Technical Abstract: The tissue architecture of the bovine mammary gland closely resembles that of the human breast. Consequently, the bovine mammary gland may provide insights into mammary development that are not easily obtained using mouse models. The nature of mammary growth in control and estrogen-treated calves was investigated. Seventy-two hours after the initiation of hormone treatment, calves were injected intravenously with bromodeoxyuridine (BrdU and killed 1 to 2 hours later. BrdU labeled cells were localized in the epithelium of mammary ducts and in stromal cells. Proliferating epithelial cells were present in ducts that contained a lumen and in distal regions where the ductal outgrowths were solid chords of epithelium. Cells along the basal portion of the epithelium also incorporated BrdU, expressed cytokeratin 19, and because they did not express alpha-smooth muscle actin, did not appear to be myoepithelial. Mammary cell proliferation was increased by estrogen treatment. Estrogen (ER) and progesterone (PR) receptors were co-localized in the nuclei of ductal epithelial cells.
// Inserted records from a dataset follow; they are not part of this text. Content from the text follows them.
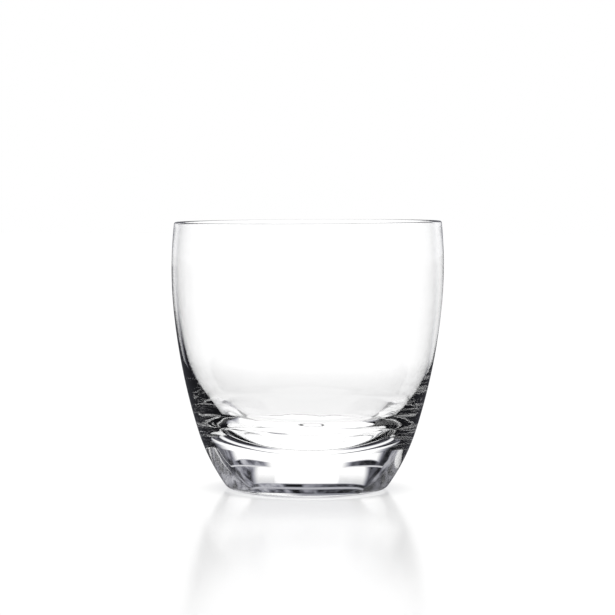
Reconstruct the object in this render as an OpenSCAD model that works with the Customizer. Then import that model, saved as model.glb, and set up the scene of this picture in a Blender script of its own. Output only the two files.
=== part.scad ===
// Rounded whiskey tumbler, formed from one gather of clear glass.
// The outline and the cavity are each a chain of arcs that meet tangentially, turned about Z.
// Origin: centre of the foot, on the surface that the tumbler stands on. Millimetres.

/* [Outside] */
// Height of the rim above the table
height = 89.3; // [85:0.1:94]
// Diameter at the belly, the widest place
belly_d = 90.8; // [89:0.2:95]
// Height of the widest place
belly_z = 74; // [73:0.5:76]
// Radius of the arc that runs through the belly and up to the rim
belly_arc = 140; // [136:1:144]
// Radius of the flatter arc below the belly
flank_arc = 200; // [190:5:220]
// Lean of the wall where the flank arc starts, in degrees
flank_lean = 5.4; // [4.4:0.2:6.4]
// Radius of the arc that turns the wall in under the glass
bowl_arc = 66.7; // [62:0.1:72]
// Lean of the wall where the bowl arc starts, in degrees
bowl_lean = 17.4; // [16.6:0.2:18.6]
// Radius of the corner between the bowl and the foot
foot_arc = 3.5; // [2.5:0.1:5]

/* [Rim] */
// Thickness of the rounded lip, a little more than the wall's
lip_t = 1.45; // [1.3:0.05:1.8]

/* [Cavity] */
// Thickness of the wall at the belly
wall_t = 1.2; // [1:0.05:1.3]
// Thickness of the base at its centre
base_t = 16.4; // [15.8:0.2:16.8]
// Lean of the inner wall where it starts to thicken, in degrees
shoulder_lean = 12.6; // [12:0.2:13]
// Radius of the inner arc over which the wall thickens towards the base
shoulder_arc = 58; // [56:1:60]
// Lean of the inner wall where it turns into the floor, in degrees
round_lean = 30; // [29.4:0.2:30.4]
// Radius of the round between the inner wall and the floor of the cavity
round_arc = 12; // [11:0.5:13]

/* [Underside] */
// Width of the flat ring that the tumbler stands on
ring_w = 11.2; // [8:0.2:12.6]
// Depth of the shallow hollow inside the ring
hollow_h = 0.8; // [0.4:0.1:1.2]

/* [Hidden] */
$fn = 180;
over = 0.4;

// Unit vector from an arc's centre to the wall, where the wall leans by angle a
function out_at(a) = [cos(a), -sin(a)];
// Centre of an arc of radius r_to that carries on from the arc (c, r_from) at lean a
function next_centre(c, r_from, r_to, a) = c + (r_from - r_to) * out_at(a);
// Height at which the arc (c, r) has lean a
function height_at(c, r, a) = c.y - r * sin(a);

// Outside, from the belly down to the foot
belly_c = [belly_d / 2 - belly_arc, belly_z];
flank_c = next_centre(belly_c, belly_arc, flank_arc, flank_lean);
bowl_c = next_centre(flank_c, flank_arc, bowl_arc, bowl_lean);
foot_reach = bowl_arc - foot_arc;
foot_c = [bowl_c.x + sqrt(pow(foot_reach, 2) - pow(bowl_c.y - foot_arc, 2)), foot_arc];
flank_top = height_at(belly_c, belly_arc, flank_lean);
bowl_top = height_at(flank_c, flank_arc, bowl_lean);
foot_top = bowl_c.y + (foot_c.y - bowl_c.y) * bowl_arc / foot_reach;

// Lip: a round bead that touches the belly arc from inside
lip_r = lip_t / 2;
lip_z = height - lip_r;
lip_rise = lip_z - belly_z;
lip_c = [belly_c.x + sqrt(pow(belly_arc - lip_r, 2) - pow(lip_rise, 2)), lip_z];

// Cavity above the belly: an arc that is upright at the belly and touches the bead
inner_belly_r = belly_d / 2 - wall_t;
bead_gap = inner_belly_r - lip_c.x;
throat_arc = (pow(lip_rise, 2) + pow(bead_gap, 2) - pow(lip_r, 2)) / (2 * (lip_r + bead_gap));
throat_c = [inner_belly_r - throat_arc, belly_z];

// Cavity below the belly, down to a floor arc centred on the axis
wall_arc = belly_arc - wall_t;
shoulder_c = next_centre(belly_c, wall_arc, shoulder_arc, shoulder_lean);
round_c = next_centre(shoulder_c, shoulder_arc, round_arc, round_lean);
shoulder_top = height_at(belly_c, wall_arc, shoulder_lean);
round_top = height_at(shoulder_c, shoulder_arc, round_lean);
round_drop = round_c.y - base_t;
floor_arc = (pow(round_arc, 2) - pow(round_c.x, 2) - pow(round_drop, 2))
    / (2 * (round_arc - round_drop));
floor_c = [0, base_t + floor_arc];
floor_top = floor_c.y + (round_c.y - floor_c.y) * floor_arc / (floor_arc - round_arc);

// Underside: a shallow dish inside the standing ring
hollow_r = foot_c.x - ring_w;
hollow_arc = (pow(hollow_r, 2) + pow(hollow_h, 2)) / (2 * hollow_h);

// The part of a disc that lies between two heights, on the outer side of the axis
module slice(c, r, low, high) {
    intersection() {
        translate(c) circle(r);
        translate([0, low]) square([belly_d, high - low]);
    }
}

module outside() {
    slice(belly_c, belly_arc, flank_top - over, lip_z);
    slice(flank_c, flank_arc, bowl_top, flank_top);
    slice(bowl_c, bowl_arc, foot_top, bowl_top + over);
    slice(foot_c, foot_arc, 0, foot_top + over);
    square([foot_c.x, foot_top + over]);
}

module cavity() {
    slice(throat_c, throat_arc, belly_z, height + over);
    slice(belly_c, wall_arc, shoulder_top, belly_z);
    slice(shoulder_c, shoulder_arc, round_top, shoulder_top + over);
    slice(round_c, round_arc, floor_top, round_top + over);
    translate([0, floor_top]) square([round_c.x, round_top + over - floor_top]);
    slice(floor_c, floor_arc, base_t - over, floor_top);
}

module tumbler() {
    color("lightcyan", 0.4)
    rotate_extrude() {
        difference() {
            outside();
            cavity();
            slice([0, hollow_h - hollow_arc], hollow_arc, -over, hollow_h + over);
        }
        translate(lip_c) circle(lip_r);
    }
}

tumbler();
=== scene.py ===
"""Clear glass whiskey tumbler on a pale floor, with bright-field studio light behind it."""

import math

import bpy
import numpy as np
from mathutils import Matrix, Vector


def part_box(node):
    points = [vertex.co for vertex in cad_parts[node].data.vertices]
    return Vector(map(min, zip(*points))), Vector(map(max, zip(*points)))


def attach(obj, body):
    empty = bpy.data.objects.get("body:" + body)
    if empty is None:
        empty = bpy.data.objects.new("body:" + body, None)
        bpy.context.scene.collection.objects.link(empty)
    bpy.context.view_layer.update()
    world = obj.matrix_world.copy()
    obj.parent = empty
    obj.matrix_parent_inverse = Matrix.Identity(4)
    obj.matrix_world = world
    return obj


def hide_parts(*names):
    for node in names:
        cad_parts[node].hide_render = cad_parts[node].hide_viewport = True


MM = 0.001

# The tumbler's outline, in millimetres and degrees, as in its CAD source
BELLY_Z = 74.0
BELLY_ARC = 140.0
FLANK_ARC = 200.0
FLANK_LEAN = 5.4
BOWL_ARC = 66.7
BOWL_LEAN = 17.4
FOOT_ARC = 3.5
LIP_THICKNESS = 1.45
WALL_THICKNESS = 1.2
BASE_THICKNESS = 16.4
SHOULDER_LEAN = 12.6
SHOULDER_ARC = 58.0
ROUND_LEAN = 30.0
ROUND_ARC = 12.0
RING_WIDTH = 11.2
HOLLOW_DEPTH = 0.8

# Mesh density: steps round the glass, millimetres along its outline, least points in an arc
SEGMENTS = 288
STEP = 0.5
FINE_STEP = 0.15
LEAST_POINTS = 3

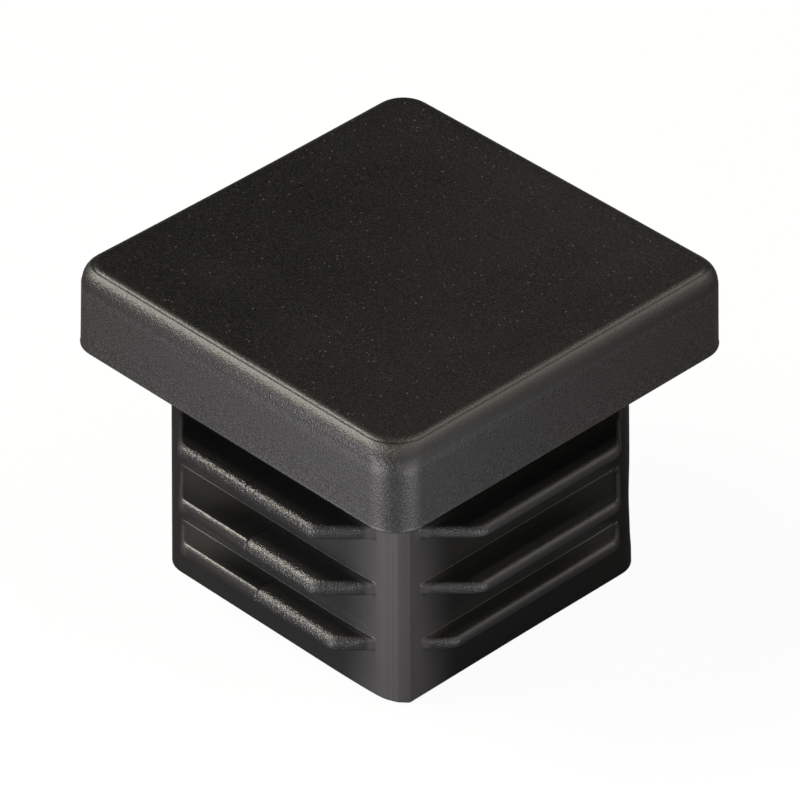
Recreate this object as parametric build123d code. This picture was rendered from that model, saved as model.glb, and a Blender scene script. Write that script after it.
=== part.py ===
from build123d import *
import os
from math import radians, sqrt, tan

# Square ribbed end cap for a square steel tube, moulded in one piece of soft polyethylene.
# Millimetres, +Z up and out of the tube. The origin is the centre of the head's underside,
# which is the plane of the tube's cut end. The mould halves part on the plane x = 0 and are
# pulled apart along X.

# Head: stays outside the tube and covers its cut end
head_width = 25.0            # across the sides where they meet the tube, the tube's outside
head_thickness = 5.05
head_corner_radius = 1.9
head_draft = 1.1             # degrees, the sides lean in towards the crown
crown_edge_round = 1.05
head_lower_edge_round = 0.12

# Sleeve: the hollow square plug that goes into the tube
sleeve_width = 18.05         # across the walls, where they meet the head
sleeve_length = 14.5
sleeve_corner_radius = 1.6
sleeve_flare = 0.9           # degrees, the walls lean out towards the foot
sleeve_wall = 1.5
sleeve_root_round = 0.25     # concave round between the sleeve and the head
foot_edge_round = 0.12

# Hollow: left by the core, open at the foot and reaching up into the head
crown_wall = 2.5
hollow_draft = 0.5           # degrees, the hollow narrows towards the crown
hollow_corner_radius = 0.8
hollow_end_round = 0.6

# Fins: thin square collars round the sleeve that bend inside the tube and grip it
fin_count = 3
first_fin_drop = 3.53        # from the head's underside to the first fin's upper face
fin_pitch = 3.63
fin_stand_out = 2.32         # past the sleeve's wall, halfway down it
last_fin_stand_out = 1.65    # the fin nearest the foot is shorter, to lead into the tube
pulled_side_shortfall = 0.33 # and shorter again on the two X sides, which face the pull
fin_nose_thickness = 0.74
fin_root_thickness = 0.92
fin_upper_edge_round = 0.4
fin_lower_edge_round = 0.2
fin_tip_round = 0.6          # in plan, where a fin's long edge meets its end
fin_root_round = 0.15        # concave round where a fin's upper face meets the wall
root_round_bite = 0.01       # that round starts this far inside the wall and the fin
sleeve_corner_reveal = 0.53  # how far the sleeve's corner stands past the fins' ends

# The mould half at -X leaves a crisp upper edge on all but the first fin
crisp_fin_edge_round = 0.07


def sleeve_half_width(drop):
    """Half the sleeve's width at a distance below the head's underside."""
    return sleeve_width / 2 + drop * tan(radians(sleeve_flare))


def rounded_square(half_side, corner_radius, height):
    return Plane.XY.offset(height) * RectangleRounded(2 * half_side, 2 * half_side, corner_radius)


def edges_at_height(solid, height, tolerance=1e-4):
    """All the edges that lie flat at one height."""
    def lies_there(edge):
        box = edge.bounding_box()
        return abs(box.min.Z - height) < tolerance and abs(box.max.Z - height) < tolerance
    return solid.edges().filter_by(lies_there)


def make_head():
    outline = rounded_square(head_width / 2, head_corner_radius, 0)
    block = extrude(outline, head_thickness, taper=head_draft)
    block = fillet(edges_at_height(block, head_thickness), crown_edge_round)
    return fillet(edges_at_height(block, 0), head_lower_edge_round)


def make_sleeve_block():
    """The sleeve's outside, still solid: the hollow is cut once the fins are on it."""
    outline = rounded_square(sleeve_half_width(0), sleeve_corner_radius, 0)
    block = extrude(outline, -sleeve_length, taper=-sleeve_flare)
    return fillet(edges_at_height(block, -sleeve_length), foot_edge_round)


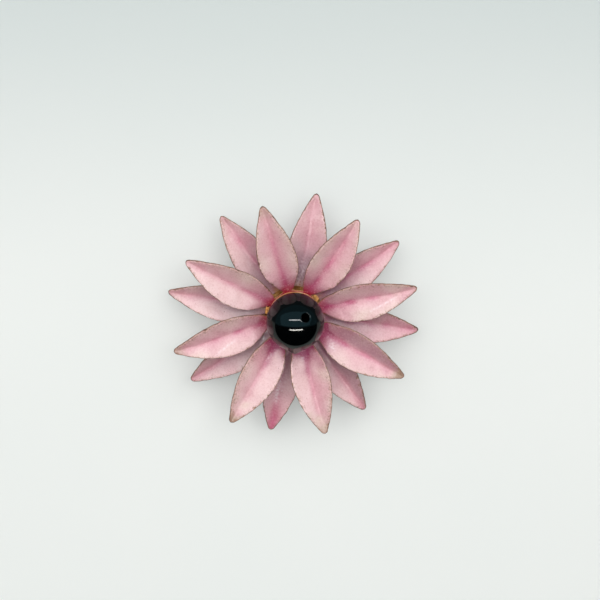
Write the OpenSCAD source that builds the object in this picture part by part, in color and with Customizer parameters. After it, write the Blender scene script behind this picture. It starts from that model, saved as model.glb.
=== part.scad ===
// Flower pin: two layers of enamelled copper petals riveted round a glass bead,
// with a riveted back plate and a bar pin that has a hinged stem and a turning safety catch.
// Millimetres. +Z is the flower's axis, out of its face. The origin is on that axis,
// level with the lowest point of the pin work behind the flower.

/* [Petals] */
// Number of petals stamped in each layer.
petals = 8; // [7:1:8]
// Distance from the flower's axis to the tips of the upper petals.
upper_reach = 29.6; // [27:0.2:31]
// Distance from the flower's axis to the tips of the lower petals.
lower_reach = 30.1; // [27:0.1:32]
// Greatest width of a petal, flat across.
petal_width = 9.2; // [8:0.1:10]
// Distance from the axis at which a petal is widest.
widest_at = 15.5; // [13.5:0.5:18]
// Half of a petal's width where its blunt tip begins to turn.
tip_half = 0.5; // [0.3:0.05:0.8]
// Width of the slot between two petals where they leave the hub.
slot_width = 1.8; // [1.4:0.1:2.2]
// Radius of the uncut hub inside the slots.
hub_radius = 6; // [5.9:0.1:6.4]
// Rise of a petal's edges for each millimetre away from its crease.
fold_slope = 0.52; // [0.3:0.02:0.56]
// Height of the upper tips above their own hub.
upper_lift = 4.4; // [3.5:0.1:5.5]
// Height of the lower tips above their own hub.
lower_lift = 0.1; // [0:0.1:0.5]
// Direction of the first upper petal, turned from +X.
upper_turn = 150.5; // [145:0.5:155]
// Direction of the first lower petal, turned from +X.
lower_turn = 170.5; // [168:0.5:173]

/* [Sheet and enamel] */
// Thickness of the stamped copper.
sheet = 0.45; // [0.4:0.05:0.55]
// Thickness of the enamel on the face.
coat = 0.18; // [0.14:0.02:0.24]
// Thickness of the enamel on the back.
back_coat = 0.14; // [0.1:0.02:0.2]
// Width of the bare copper left round each petal.
bare_rim = 0.15; // [0.15:0.05:0.3]
// Thickness of the washer that holds the two layers apart.
layer_gap = 1.2; // [1.1:0.1:1.6]

/* [Bead] */
// Diameter of the glass bead.
bead_diameter = 13.7; // [13.4:0.1:14]
// Height of the bead's centre above the upper hub.
bead_rise = 5.2; // [5:0.1:5.4]
// Diameter of the bore drilled through the bead.
bore_diameter = 1.9; // [1.4:0.1:2.2]
// Lean of the bore away from the flower's axis.
bore_lean = 33; // [20:1:34]
// Side that the bore leans to, turned from the -Y side.
bore_turn = 146; // [0:1:359]

/* [Pin work] */
// Length of the bar.
bar_length = 31; // [30.6:0.2:34]
// Width of the bar.
bar_width = 5; // [4.6:0.2:5]
// Thickness of the bar.
bar_sheet = 0.8; // [0.7:0.1:1]
// Distance from the flower's axis to the middle of the bar.
bar_offset = 5.5; // [5.5:0.1:6]
// Diameter of the back plate.
plate_diameter = 18; // [17:0.5:20]
// Thickness of the back plate.
plate_sheet = 0.8; // [0.6:0.1:1]
// Diameter of the pin's wire.
wire = 0.8; // [0.7:0.05:0.85]
// Outside diameter of the catch.
catch_diameter = 3.4; // [3.3:0.05:3.5]
// Clear height between the middle of the wire and the bar.
wire_drop = 2.4; // [2.3:0.1:3]

/* [Hidden] */

// Roundness of the turned work, from large to small.
$fn = 48;
fine = 96;
medium = 64;

// Heights, counted up from the lowest point of the catch.
wire_z = catch_diameter / 2;
bar_z = wire_z + wire_drop;
plate_z = bar_z + bar_sheet;
lower_z = plate_z + plate_sheet + back_coat;
washer_z = lower_z + sheet;
upper_z = washer_z + layer_gap;
cup_z = upper_z + sheet;
cup_floor = 0.4;
floor_z = cup_z + cup_floor;
bead_z = cup_z + bead_rise;
seat_z = floor_z + 0.6;
cup_top = cup_z + 1.8;
cement_top = cup_top - 0.3;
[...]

However, basal cells and epithelial cells that were located in the central region of epithelial chords and those that lined the lumen of patent ducts were estrogen and progesterone receptor negative, as were stromal cells. The presence of estrogen receptor in bovine mammary epithelial cells but not stromal cells is analogous to patterns in the human breast but contrasts with its reported localization in murine mammary gland. Data suggest that proliferation in response to estrogen treatment was initiated within ER-positive epithelial cells of the developing mammary gland and the signal was propagated in paracrine fashion to stromal elements and surrounding ER-negative epithelial cells.